The full script, to this point: bbs10vcf

Cleaning Up BBS Routes

When I downloaded the BBS route shape file (apologies for not linking, I’m not sure if it’s publicly available) I had some work to do. I wrote down the steps I used in cleaning up the layer, and then splitting into fifths.

  1. One line per route. Great! set aside. (Still a note of caution, some BBS routes are too long. When I asked about this, I was told they were digitization errors but weren’t immediately fixable.)
  2. More than one line per route: I needed to only be sure to dissolve segments with matching route identifiers that touched. This is where iterative spatial joins and dissolves came in…
    1. spatial join: what is touching each segment?
    2. do the route identifiers match? if so, keep those…get rid of the ones that don’t
    3. join field to get the target ID’s, which end up making “connectivity groups,” to dissolve by
  3. repeat steps in #2 until there’s only one poly-line per connectable (zero distance) route parts
  4. this leaves disconnected fragments of things that don’t touch (decide what to do with those on a case-by-case basis)

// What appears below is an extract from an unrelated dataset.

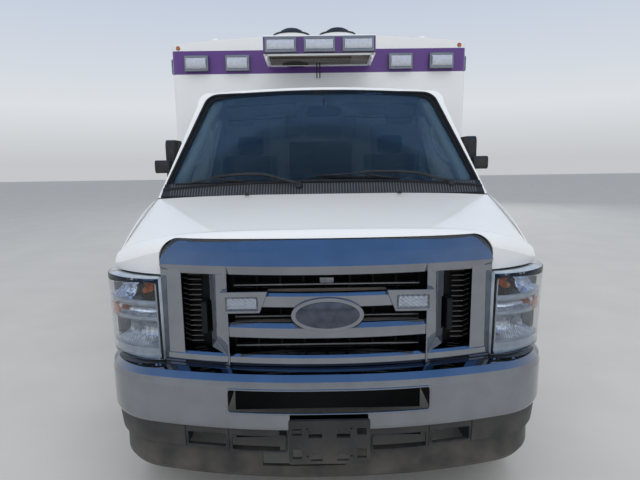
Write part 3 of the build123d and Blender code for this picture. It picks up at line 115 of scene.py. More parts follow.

Now, you might want to look at the lengths of the resulting routes and examine ones that are suspiciously long, and decide what to do with them in your analysis.

  1. depending on the geometry of the lines, the nice “split line” tool may not work as expected. I made a topology to figure out where splits had gaps. ones that had gaps were removed from the set
  2. once split, was there mysteriously more or less than 5 segments per route? if so, toss
  3. for the good splits, I matched available good starts to determine order of the segments
  4. I salvaged the remaining “split-able” lines
Adventures in fixing the rest: I tried to be ambitious and work with the problem lines, to little avail. I used “trim lines” to get rid of the short spurs, and that seemed to have worked. Yet, it just didn’t fix all of them.